I STILL BELIEVE
Jeremy Camp: «I just want you to know that whatever this is, and wherever this takes us, that I’m with you. Every step, every moment — I’m with you. I’m in. I’m so in»
Quote taken from I Still Believe, a 2020 movie directed by Andrew and Jon Erwin.
Markets would always like to hear Jeremy Camp’s words from central banks that “in any case, under any circumstance” they will be there and ready for anything. A topic that becomes even more fundamental in the current period, where the interventions from main institutions play a leading role in mitigating the effects of the pandemic.
This brings us to the European Central Bank, which last week decided to maintain the current expansionary policy without major changes, even though some operators would have liked a further expansion of the strategy. The Institute led by Christine Lagarde, however, has made it clear that - just like Jeremy Camp - it is there and it is ready for anything.
In particular, the Board confirmed the level of interest rates, which remain at zero for main refinancing operations and at 0.25% for the marginal operations. The ECB underlined that rate will remain mainly unchanged “until inflation prospects will converge towards a level close but below 2%”. The Institute also confirmed the current size of the Pandemic Emergency securities Purchase Program (PEPP) which has a total financial endowment of 1,850 billion euros; this plan will continue at least until March 2022 and, in any case, until this critical phase (due to the impact of the coronavirus) will be concluded.
«If favorable financing conditions can be maintained through asset purchase flows that do not exhaust the PEPP endowment - underlined Christine Lagarde, reading the press release at the end of the meeting - it will not be necessary to fully use it. In the same way, the endowment can be re-calibrated, if required, to preserve favorable financing conditions that counterbalance the negative shock of the pandemic on the inflation”.
Finally, the ECB also confirmed the Quantitative easing (PAA) plan of 20 billion per month, which will be maintained “as long as it is necessary to strengthen the adjustment impact of its reference rates”, and the longer-term refinancing operations term (TLTRO-III), considered to be an important tool «to support bank credit to businesses and households».
Turning to the United States, President Joe Biden, who took office last week, let citizens know that he is there and he is ready to do anything to support American families and businesses. The new tenant of the White House has in fact prepared a plan, to be approved by Congress quickly, stating that taxpayers’ money will be used “to rebuild America”. First of all, immediate aid is foreseen for approximately 1.9 trillion dollars. Of these funds, almost 1 trillion will directly be allocated to support citizens, 160 billion for vaccinations and tests, 440 billion for businesses and 350 billion for states and local governments. Biden also proposed an increase in the minimum wage to $ 15 an hour, with the aim of “lifting 12 million Americans out of poverty.” But the package doesn’t stop there: new families allowances are coming, as well as increases in the unemployment benefits and in the tax credits.

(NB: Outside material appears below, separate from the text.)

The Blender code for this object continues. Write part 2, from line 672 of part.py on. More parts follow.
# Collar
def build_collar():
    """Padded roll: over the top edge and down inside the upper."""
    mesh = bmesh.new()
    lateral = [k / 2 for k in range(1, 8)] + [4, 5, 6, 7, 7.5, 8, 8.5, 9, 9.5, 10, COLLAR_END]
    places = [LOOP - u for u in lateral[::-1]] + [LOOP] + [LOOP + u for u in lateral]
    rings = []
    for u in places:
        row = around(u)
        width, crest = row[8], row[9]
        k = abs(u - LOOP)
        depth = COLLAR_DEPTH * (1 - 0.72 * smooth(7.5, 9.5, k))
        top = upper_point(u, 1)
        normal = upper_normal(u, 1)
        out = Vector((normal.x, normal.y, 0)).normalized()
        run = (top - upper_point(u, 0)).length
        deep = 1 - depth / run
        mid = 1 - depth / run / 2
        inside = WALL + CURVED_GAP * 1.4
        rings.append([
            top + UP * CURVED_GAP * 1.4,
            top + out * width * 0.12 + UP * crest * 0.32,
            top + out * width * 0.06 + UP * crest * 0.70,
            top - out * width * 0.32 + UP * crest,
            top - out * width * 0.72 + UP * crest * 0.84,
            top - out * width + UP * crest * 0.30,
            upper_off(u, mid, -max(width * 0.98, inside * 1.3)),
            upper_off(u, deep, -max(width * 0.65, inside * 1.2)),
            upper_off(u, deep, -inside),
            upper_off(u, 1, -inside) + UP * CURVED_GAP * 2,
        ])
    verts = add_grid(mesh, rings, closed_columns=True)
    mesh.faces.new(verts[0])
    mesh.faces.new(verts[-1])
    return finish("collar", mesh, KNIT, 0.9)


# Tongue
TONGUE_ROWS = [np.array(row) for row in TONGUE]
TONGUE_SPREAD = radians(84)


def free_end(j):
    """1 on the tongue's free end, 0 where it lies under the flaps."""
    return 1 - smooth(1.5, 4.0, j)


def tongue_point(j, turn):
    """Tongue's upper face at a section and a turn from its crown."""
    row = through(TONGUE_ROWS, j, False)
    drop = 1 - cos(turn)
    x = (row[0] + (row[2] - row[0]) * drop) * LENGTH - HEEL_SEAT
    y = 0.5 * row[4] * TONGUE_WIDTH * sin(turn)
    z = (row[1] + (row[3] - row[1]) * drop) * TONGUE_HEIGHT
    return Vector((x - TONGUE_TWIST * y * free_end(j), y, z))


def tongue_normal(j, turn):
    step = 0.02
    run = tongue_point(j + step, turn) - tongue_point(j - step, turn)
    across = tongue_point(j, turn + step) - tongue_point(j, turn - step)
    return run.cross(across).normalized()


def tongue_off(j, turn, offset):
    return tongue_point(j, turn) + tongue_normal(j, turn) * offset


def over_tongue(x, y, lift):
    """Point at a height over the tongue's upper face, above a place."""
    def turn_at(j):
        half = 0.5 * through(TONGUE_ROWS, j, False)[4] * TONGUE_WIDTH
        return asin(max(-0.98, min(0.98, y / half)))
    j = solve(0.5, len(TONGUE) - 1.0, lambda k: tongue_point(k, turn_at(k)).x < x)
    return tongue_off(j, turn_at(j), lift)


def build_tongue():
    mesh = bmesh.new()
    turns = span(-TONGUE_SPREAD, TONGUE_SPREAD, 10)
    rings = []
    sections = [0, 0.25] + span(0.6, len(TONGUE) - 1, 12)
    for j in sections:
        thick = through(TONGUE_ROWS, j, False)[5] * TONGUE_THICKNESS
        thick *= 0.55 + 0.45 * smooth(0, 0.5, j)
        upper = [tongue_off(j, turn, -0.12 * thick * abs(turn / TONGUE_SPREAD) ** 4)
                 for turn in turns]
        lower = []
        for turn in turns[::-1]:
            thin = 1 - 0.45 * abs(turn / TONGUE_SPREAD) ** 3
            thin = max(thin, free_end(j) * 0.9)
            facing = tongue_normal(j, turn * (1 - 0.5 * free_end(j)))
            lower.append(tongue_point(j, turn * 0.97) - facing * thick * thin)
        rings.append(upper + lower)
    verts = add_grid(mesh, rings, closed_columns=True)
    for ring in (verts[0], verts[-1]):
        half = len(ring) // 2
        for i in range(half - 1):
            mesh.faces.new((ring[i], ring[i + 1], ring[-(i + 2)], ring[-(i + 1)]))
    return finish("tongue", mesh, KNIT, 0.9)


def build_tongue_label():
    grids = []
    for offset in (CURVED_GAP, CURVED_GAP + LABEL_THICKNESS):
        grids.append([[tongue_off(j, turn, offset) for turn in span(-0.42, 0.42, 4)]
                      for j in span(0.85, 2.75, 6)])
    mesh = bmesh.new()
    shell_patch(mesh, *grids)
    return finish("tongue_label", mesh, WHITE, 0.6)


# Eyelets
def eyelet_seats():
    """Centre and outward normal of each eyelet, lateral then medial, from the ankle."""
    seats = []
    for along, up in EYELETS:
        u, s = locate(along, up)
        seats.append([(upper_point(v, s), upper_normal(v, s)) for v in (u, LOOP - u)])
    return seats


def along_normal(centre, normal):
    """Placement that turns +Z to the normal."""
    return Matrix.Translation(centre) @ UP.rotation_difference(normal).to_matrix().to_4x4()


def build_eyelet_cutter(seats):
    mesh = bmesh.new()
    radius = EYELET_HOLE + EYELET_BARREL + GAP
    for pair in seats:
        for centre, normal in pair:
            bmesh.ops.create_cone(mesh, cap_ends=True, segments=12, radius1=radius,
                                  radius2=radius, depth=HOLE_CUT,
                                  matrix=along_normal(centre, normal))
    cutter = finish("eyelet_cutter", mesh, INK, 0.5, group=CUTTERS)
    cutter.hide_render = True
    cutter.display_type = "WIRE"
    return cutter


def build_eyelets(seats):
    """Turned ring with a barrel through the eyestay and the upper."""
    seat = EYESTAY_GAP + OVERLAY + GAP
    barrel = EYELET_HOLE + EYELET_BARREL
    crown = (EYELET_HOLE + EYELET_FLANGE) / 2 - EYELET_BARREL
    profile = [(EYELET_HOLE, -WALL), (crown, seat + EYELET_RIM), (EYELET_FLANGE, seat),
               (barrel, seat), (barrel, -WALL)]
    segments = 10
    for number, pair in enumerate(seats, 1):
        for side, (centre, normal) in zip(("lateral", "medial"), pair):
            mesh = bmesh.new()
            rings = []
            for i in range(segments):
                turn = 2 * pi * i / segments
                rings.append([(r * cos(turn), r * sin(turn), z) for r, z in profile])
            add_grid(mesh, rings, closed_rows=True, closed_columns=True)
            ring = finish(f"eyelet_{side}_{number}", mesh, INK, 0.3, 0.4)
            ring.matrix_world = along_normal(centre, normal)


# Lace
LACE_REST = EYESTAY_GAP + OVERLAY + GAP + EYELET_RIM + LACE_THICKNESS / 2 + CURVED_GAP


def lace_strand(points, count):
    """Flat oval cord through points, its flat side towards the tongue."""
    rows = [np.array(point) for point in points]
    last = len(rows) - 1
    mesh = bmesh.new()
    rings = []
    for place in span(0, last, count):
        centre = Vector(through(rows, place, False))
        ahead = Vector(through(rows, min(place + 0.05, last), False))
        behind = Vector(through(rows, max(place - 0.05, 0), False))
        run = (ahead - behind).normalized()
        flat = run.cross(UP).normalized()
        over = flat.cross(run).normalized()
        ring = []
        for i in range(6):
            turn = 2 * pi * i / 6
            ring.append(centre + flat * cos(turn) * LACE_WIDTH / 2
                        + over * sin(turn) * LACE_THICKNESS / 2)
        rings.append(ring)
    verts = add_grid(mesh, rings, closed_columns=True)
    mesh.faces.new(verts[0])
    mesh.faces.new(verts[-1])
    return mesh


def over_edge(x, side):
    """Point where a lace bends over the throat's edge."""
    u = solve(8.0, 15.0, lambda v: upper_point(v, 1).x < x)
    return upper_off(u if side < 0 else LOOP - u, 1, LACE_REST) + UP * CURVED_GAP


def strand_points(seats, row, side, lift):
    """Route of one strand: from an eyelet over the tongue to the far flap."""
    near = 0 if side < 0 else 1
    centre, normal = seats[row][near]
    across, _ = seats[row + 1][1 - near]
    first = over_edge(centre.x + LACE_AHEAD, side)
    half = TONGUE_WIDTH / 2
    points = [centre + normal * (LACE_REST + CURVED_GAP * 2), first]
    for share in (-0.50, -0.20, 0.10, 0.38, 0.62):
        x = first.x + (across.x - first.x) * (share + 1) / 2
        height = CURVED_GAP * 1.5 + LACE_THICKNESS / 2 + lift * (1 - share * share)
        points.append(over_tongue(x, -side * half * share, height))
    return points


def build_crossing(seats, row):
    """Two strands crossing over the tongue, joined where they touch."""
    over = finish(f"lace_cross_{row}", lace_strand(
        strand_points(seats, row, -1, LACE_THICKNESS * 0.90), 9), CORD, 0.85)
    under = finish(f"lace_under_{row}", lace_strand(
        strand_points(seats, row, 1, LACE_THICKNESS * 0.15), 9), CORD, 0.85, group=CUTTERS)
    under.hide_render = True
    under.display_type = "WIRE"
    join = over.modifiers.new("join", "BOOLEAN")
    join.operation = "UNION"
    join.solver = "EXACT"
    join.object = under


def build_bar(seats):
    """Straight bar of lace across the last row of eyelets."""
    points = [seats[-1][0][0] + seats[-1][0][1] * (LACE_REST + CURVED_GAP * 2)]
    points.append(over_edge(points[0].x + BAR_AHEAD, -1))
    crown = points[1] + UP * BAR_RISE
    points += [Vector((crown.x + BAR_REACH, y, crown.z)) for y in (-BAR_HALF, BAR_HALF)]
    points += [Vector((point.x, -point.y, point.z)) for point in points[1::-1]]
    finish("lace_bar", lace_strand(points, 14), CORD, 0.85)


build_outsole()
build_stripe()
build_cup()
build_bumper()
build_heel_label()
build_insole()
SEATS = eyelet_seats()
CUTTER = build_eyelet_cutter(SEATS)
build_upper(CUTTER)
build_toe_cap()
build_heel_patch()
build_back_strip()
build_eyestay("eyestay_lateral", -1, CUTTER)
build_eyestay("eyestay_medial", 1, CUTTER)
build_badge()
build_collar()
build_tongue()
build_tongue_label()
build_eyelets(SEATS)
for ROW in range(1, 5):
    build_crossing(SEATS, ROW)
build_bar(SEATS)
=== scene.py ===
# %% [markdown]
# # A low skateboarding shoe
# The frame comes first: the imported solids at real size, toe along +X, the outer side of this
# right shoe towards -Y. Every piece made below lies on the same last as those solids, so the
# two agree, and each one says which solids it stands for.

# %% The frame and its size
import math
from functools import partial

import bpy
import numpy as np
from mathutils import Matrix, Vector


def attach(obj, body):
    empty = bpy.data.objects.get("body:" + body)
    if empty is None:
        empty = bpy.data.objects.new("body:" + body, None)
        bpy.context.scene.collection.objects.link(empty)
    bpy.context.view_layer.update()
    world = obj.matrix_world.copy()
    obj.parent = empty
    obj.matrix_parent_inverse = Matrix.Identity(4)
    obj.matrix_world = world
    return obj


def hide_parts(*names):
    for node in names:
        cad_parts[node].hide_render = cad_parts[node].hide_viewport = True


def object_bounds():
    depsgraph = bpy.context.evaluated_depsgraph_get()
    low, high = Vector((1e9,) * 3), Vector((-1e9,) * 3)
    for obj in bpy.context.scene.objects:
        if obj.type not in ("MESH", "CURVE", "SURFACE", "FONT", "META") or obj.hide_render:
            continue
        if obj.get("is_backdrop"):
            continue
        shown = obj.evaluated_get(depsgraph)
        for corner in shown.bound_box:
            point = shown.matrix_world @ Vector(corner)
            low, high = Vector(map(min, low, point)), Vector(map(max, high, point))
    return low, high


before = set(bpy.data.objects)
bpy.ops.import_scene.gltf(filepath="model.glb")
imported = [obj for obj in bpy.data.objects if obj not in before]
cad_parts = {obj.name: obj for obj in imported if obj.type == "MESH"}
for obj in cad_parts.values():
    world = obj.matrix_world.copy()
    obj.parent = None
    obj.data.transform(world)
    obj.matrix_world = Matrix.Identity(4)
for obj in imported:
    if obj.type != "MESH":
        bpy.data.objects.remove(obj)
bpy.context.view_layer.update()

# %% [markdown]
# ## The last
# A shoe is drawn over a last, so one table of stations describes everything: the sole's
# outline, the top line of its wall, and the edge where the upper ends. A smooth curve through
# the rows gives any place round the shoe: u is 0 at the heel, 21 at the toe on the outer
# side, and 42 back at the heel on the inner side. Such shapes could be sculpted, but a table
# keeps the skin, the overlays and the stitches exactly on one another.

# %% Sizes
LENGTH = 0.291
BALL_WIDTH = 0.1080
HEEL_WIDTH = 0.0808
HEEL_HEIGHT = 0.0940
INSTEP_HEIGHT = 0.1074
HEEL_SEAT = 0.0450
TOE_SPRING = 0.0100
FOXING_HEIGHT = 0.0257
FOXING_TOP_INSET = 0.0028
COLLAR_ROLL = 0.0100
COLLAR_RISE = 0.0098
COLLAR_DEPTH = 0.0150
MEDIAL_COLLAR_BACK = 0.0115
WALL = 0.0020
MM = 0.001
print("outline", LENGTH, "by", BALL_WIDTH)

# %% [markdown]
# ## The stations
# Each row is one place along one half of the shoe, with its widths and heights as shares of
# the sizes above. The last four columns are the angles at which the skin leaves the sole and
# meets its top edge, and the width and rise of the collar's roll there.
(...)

However, the President stressed that this is a necessary first step but, alone, it will not be enough. Indeed, this plan should be followed in the coming months by a further and more ambitious stimulus, with huge resources to invest in the energy transition and infrastructure, which will probably be financed through higher taxes on large incomes. Looking at China, which has been ready to do anything to mitigate the effects of Covid-19 on the economy, the results of the Gross Domestic Product must be highlighted. The Asian giant has in fact avoided a contraction of GDP, confirming the recovery started after the lockdowns of the first quarter. In particular, according to the numbers released by the National Statistics Office, China recorded an annual growth of 2.3% in 2020 and 6.5% in the last quarter of last year compared to the same period in 2019.